I transplanted some tomato seedlings the other day, they look good. Right now they’re in the greenhouse covered in a protective tent of extra greenhouse plastic with a little heater that’s keeping it a nice 70 degrees in there for them.

Wednesday, March 4, 2009

A Hope and a Prayer

If all goes well I’ll be transplanting my first round of tomato plants early next week. I get the strangest feeling that this process I’m experiencing is much like what new parents must feel like when their home with their new born baby. I mean every morning I wake up, I pray that my little seedlings are still alive, that their healthy, and truth is I’ve never been this scared. I’m no stranger to the seed, but I have a lot riding on this crop. This is the preverbal mortgage lifter. This is where after I sell all these babies I have a decent down payment to put down on the farm which on a little more than a hope and a prayer I am buying from “the ex”.

As I drove to work today I had fifty minutes to think about how utterly dependant I am on this seed sowing to be a success. My livelihood, my future and I must admit my dignity. After about 15 minutes in the car “freaking out” I realized I was what my sweetheart refers to as “catastrophizing”. (Sweet word isn’t it?) That’s what I was doing. I was worrying how the seedlings were going to do without me, their mama for over seven hours today. Yes they were in the green house and yes they were safe, but…..WHAT IF SOMETHING HAPPENED…WHAT IF THEY NEEDED THE DOOR CRACKED OR SHUT OR OPEN???? I got home just over seven hours later and they looked wonderful. A hope and a prayer baby.

The thing is the last several years have been hard. (That’s an absurd understatement; I might be catastrophizing, but not much). Until now I’d come to expect failure as part of the normal routine. For several years I have felt un-anchored, tossed from one storm to the next. Until finally, yup….the perfect storm came along and piece by piece the existence I had once known broke apart and drifted out to sea. The good news is I’ve washed up on shore and with immense gratitude, happily wringing my undergarments out and roaming the sandy beaches of life naked, vulnerable, and slightly cautious with a splash of PTSS, but never the less grateful.

It might be worth explaining, the references I make to the sea is due to the fact that I’m a maritime gal, even though I now live happily in landlubber’s paradise I grew up next to the sea, my blood is mixed in part by the cold salty waters of the Pacific.

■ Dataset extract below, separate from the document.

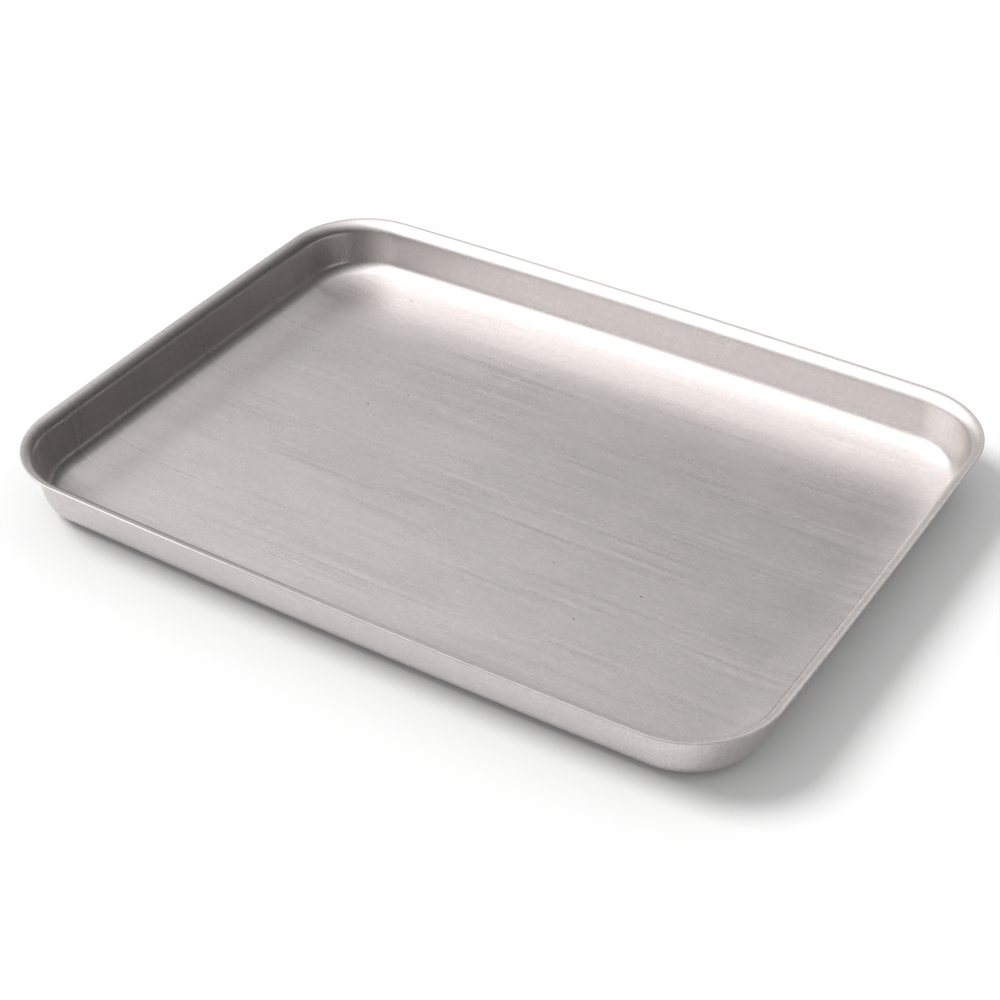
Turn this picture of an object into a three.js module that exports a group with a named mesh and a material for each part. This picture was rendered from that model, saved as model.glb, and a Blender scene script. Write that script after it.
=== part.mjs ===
// Shallow open tray pressed from one sheet of aluminium.
//
// Millimetres. Origin on the underside, in the middle of the base. +X runs along the long
// sides, +Y across the tray and +Z up, so the tray rests on the plane z = 0.
//
// The whole tray is one section carried round one outline. The section starts at the cut edge
// of the rim, turns down through the flare into a leaning wall, turns in through the bottom
// fillet, and eases out over a dished margin into the flat floor. The outline is a rounded
// rectangle whose sides bow out very slightly.

import * as THREE from 'three';

// Outline of the rim's cut edge, seen from above.
const LENGTH = 420;          // overall, between the middles of the short sides
const WIDTH = 310;           // overall, between the middles of the long sides
const RIM_CORNER_R = 46;     // corner radius of the cut edge
const LONG_BOW = 3;          // how far a long side's middle stands out beyond a straight one
const SHORT_BOW = 1.5;       // the same for a short side

// Section of the sheet. Radii belong to the upper, inner face of the metal.
const SHEET = 1;             // sheet thickness
const HEIGHT = 33;           // underside to the top of the cut edge
const FLARE_R = 7;           // level rim turning down into the wall
const DRAFT = 9;             // degrees by which the wall leans out from upright
const FILLET_R = 9;          // wall turning in to the floor's dished margin
const DISH_SLOPE = 19;       // degrees by which the margin falls at the end of the fillet
const DISH_RUN = 26;         // width over which the margin eases out into the flat floor
const EDGE_BREAK = 0.2;      // small bevel along both corners of the cut edge

// Facets.
const CORNER_STEPS = 10;
const SIDE_STEPS = 4;
const FLARE_STEPS = 5;
const FILLET_STEPS = 6;
const DISH_STEPS = 5;

const RAD = Math.PI / 180;

// Arc radius whose middle stands `bow` proud of a chord `span` long.
function bowRadius(span, bow) {
  return (span * span) / (8 * bow) + bow / 2;
}

// First-quadrant corner of the outline: the point at which one circle of radius RIM_CORNER_R
// touches the long side's arc and the short side's arc from inside.
const longR = bowRadius(LENGTH, LONG_BOW);
const shortR = bowRadius(WIDTH, SHORT_BOW);
const longCentre = new THREE.Vector2(0, WIDTH / 2 - longR);
const shortCentre = new THREE.Vector2(LENGTH / 2 - shortR, 0);

function cornerCentre() {
  const toLong = longR - RIM_CORNER_R;
  const toShort = shortR - RIM_CORNER_R;
  const between = shortCentre.clone().sub(longCentre);
  const gap = between.length();
  const along = (toLong * toLong - toShort * toShort + gap * gap) / (2 * gap);
  const aside = Math.sqrt(toLong * toLong - along * along);
  const unit = between.clone().divideScalar(gap);
  const foot = longCentre.clone().addScaledVector(unit, along);
  return foot.add(new THREE.Vector2(unit.y, -unit.x).multiplyScalar(aside));
}

const corner = cornerCentre();
const longTurn = corner.clone().sub(longCentre).angle();
const shortTurn = corner.clone().sub(shortCentre).angle();

// Arc of a given centre, radius and end angles as a list of points, first point left out.
function arc(centre, radius, from, to, steps) {
  const curve = new THREE.ArcCurve(centre.x, centre.y, radius, from, to, to < from);
  return curve.getPoints(steps).slice(1);
}

// Closed outline moved inwards by `inset`, anticlockwise from the middle of the +X side.
function outline(inset) {
  const quarter = [
    new THREE.Vector2(LENGTH / 2 - inset, 0),
    ...arc(shortCentre, shortR - inset, 0, shortTurn, SIDE_STEPS),
    ...arc(corner, RIM_CORNER_R - inset, shortTurn, longTurn, CORNER_STEPS),
    ...arc(longCentre, longR - inset, longTurn, Math.PI / 2, SIDE_STEPS),
  ];
  const flip = (sx, sy) => quarter.map((p) => new THREE.Vector2(p.x * sx, p.y * sy));
  const second = flip(-1, 1).reverse().slice(1);
  const third = flip(-1, -1).slice(1);
  const fourth = flip(1, -1).reverse().slice(1, -1);
  return [...quarter, ...second, ...third, ...fourth];
}

// The section as points of the inner face, from the cut edge to the start of the flat floor.
// `slope` is how steeply the sheet falls there; the outer face lies SHEET away, square to it.
function section() {
  const wall = Math.PI / 2 - DRAFT * RAD;
  const dish = DISH_SLOPE * RAD;
  const flareDrop = FLARE_R * (1 - Math.cos(wall));
  const filletDrop = FILLET_R * (Math.cos(dish) - Math.cos(wall));
  const dishDrop = (Math.tan(dish) * DISH_RUN) / 3;
  const straight = (HEIGHT - SHEET - flareDrop - filletDrop - dishDrop) / Math.sin(wall);

  const points = [];
  for (let i = 0; i <= FLARE_STEPS; i += 1) {
    const slope = (wall * i) / FLARE_STEPS;
    points.push({
      inset: FLARE_R * Math.sin(slope),
      z: HEIGHT - FLARE_R * (1 - Math.cos(slope)),
      slope,
    });
  }
  const top = points[points.length - 1];
  const foot = {
    inset: top.inset + straight * Math.cos(wall),
    z: top.z - straight * Math.sin(wall),
  };
  for (let i = 0; i <= FILLET_STEPS; i += 1) {
    const slope = wall + ((dish - wall) * i) / FILLET_STEPS;
    points.push({
      inset: foot.inset + FILLET_R * (Math.sin(wall) - Math.sin(slope)),
      z: foot.z - FILLET_R * (Math.cos(slope) - Math.cos(wall)),
      slope,
    });
  }
  const margin = points[points.length - 1];
  for (let i = 1; i <= DISH_STEPS; i += 1) {
    const left = 1 - i / DISH_STEPS;
    points.push({
      inset: margin.inset + DISH_RUN * (1 - left),
      z: margin.z - dishDrop * (1 - left ** 3),
      slope: Math.atan(Math.tan(dish) * left ** 2),
    });
  }
  return points;
}

// Point of the sheet `depth` below the inner face.
function below(point, depth) {
  return {
    inset: point.inset - depth * Math.sin(point.slope),
    z: point.z - depth * Math.cos(point.slope),
  };
}

// The section's boundary from the floor's upper face, over the rim, to its underside.
function boundary() {
  const inner = section();
  const outer = inner.map((point) => below(point, SHEET));
  return [
    ...inner.slice(1).reverse(),
    { inset: EDGE_BREAK, z: HEIGHT },
    { inset: 0, z: HEIGHT - EDGE_BREAK },
    { inset: 0, z: HEIGHT - SHEET + EDGE_BREAK },
    { inset: EDGE_BREAK, z: HEIGHT - SHEET },
    ...outer.slice(1),
  ];
}

// Skin through the rings of the boundary, closed at both ends by the flat floor.
function trayGeometry() {
  const rings = boundary().map(({ inset, z }) => (
    outline(inset).map((p) => new THREE.Vector3(p.x, p.y, z))
  ));
  const count = rings[0].length;
  const positions = [];
  rings.forEach((ring) => ring.forEach((p) => positions.push(p.x, p.y, p.z)));

  const indices = [];
  for (let r = 0; r < rings.length - 1; r += 1) {
    for (let i = 0; i < count; i += 1) {
      const next = (i + 1) % count;
      const a = r * count + i;
      const b = r * count + next;
      const c = a + count;
      const d = b + count;
      indices.push(a, c, b, b, c, d);
    }
  }

  const flat = (ring) => ring.map((p) => new THREE.Vector2(p.x, p.y));
  const last = (rings.length - 1) * count;
  const floor = THREE.ShapeUtils.triangulateShape(flat(rings[0]), []);
  floor.forEach(([a, b, c]) => indices.push(a, b, c));
  const base = THREE.ShapeUtils.triangulateShape(flat(rings[rings.length - 1]), []);
  base.forEach(([a, b, c]) => indices.push(last + a, last + c, last + b));

  const geometry = new THREE.BufferGeometry();
  geometry.setAttribute('position', new THREE.Float32BufferAttribute(positions, 3));
  geometry.setIndex(indices);
  geometry.computeVertexNormals();
  return geometry;
}

const aluminium = new THREE.MeshStandardMaterial({
  color: 0xb2aaa8,
  roughness: 0.38,
  metalness: 1,
});

const tray = new THREE.Mesh(trayGeometry(), aluminium);
tray.name = 'tray';

const part = new THREE.Group();
part.add(tray);

export default part;
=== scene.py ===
"""Shallow aluminium tray, pressed from one sheet, on a pale studio floor.

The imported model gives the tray's box. This script carries a fine section of the sheet round
the tray's outline, gives it the bare rolled aluminium finish, and sets the floor, the light
and the camera. What the metal mirrors is a room of its own: the camera and all matt surfaces
see an even pale backdrop instead. Lengths are in metres: +X runs along the tray, +Z is up.
"""

import math

import bpy
from mathutils import Matrix, Vector


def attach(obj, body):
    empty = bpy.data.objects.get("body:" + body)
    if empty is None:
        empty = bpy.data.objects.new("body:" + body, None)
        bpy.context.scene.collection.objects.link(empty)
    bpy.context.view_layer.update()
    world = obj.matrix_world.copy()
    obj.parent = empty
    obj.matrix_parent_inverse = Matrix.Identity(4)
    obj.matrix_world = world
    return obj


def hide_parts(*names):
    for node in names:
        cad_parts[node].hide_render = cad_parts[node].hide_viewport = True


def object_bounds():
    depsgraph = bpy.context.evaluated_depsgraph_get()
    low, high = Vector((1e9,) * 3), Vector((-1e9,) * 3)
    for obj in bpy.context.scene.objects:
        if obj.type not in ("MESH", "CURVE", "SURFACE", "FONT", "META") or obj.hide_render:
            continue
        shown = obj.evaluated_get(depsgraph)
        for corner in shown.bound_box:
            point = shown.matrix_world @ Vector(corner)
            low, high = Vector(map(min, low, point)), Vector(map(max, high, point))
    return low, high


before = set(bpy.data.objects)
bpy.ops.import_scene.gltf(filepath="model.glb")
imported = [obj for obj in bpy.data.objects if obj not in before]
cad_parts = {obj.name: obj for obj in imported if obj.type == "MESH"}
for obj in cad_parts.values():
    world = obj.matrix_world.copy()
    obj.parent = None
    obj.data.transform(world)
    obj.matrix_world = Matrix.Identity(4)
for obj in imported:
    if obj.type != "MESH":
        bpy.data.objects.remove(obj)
cad_low, cad_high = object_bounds()

# ---------------------------------------------------------------- the tray's driving sizes

LENGTH = cad_high[0] - cad_low[0]
WIDTH = cad_high[1] - cad_low[1]
HEIGHT = cad_high[2] - cad_low[2]
BASE_Z = cad_low[2]

RIM_CORNER_R = 0.046      # corner radius of the cut edge, seen from above
LONG_BOW = 0.003          # how far a long side's middle stands out beyond a straight one
SHORT_BOW = 0.0015

SHEET = 0.001             # sheet thickness
FLARE_R = 0.007           # level rim turning down into the wall, upper face
DRAFT = math.radians(9)   # how far the wall leans out from upright
FILLET_R = 0.009          # wall turning in to the floor's margin, upper face
DISH_SLOPE = math.radians(19)   # the margin's slope at the fillet, which eases out
DISH_RUN = 0.026          # over this width into the flat floor
EDGE_BREAK = 0.00022      # rounding of the cut edge's two corners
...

So I’m accustomed to thinking in ocean like terms. Inlanders might refer to “getting back on the horse”? or “ Dusting oneself off”.

On another note:
A new intern moves to the farm tomorrow. Somehow I feel pressured (by myself) to appear un -bent, and gathered up. But I don’t know if that will be real. I’m on edge, on alert. I’m the seedling mama. I’m humbled and ready for anything. It’s not perfect around here; there will be lots of farm mending to do. It is what it is. And with a hope and prayer everything will turn out OK. It will be nice to have a new set of eyes and hands around here and there is no doubt this will be a learning experience for both of us.
Can’t wait to introduce you.
Keepin’ the dream alive baby!!!!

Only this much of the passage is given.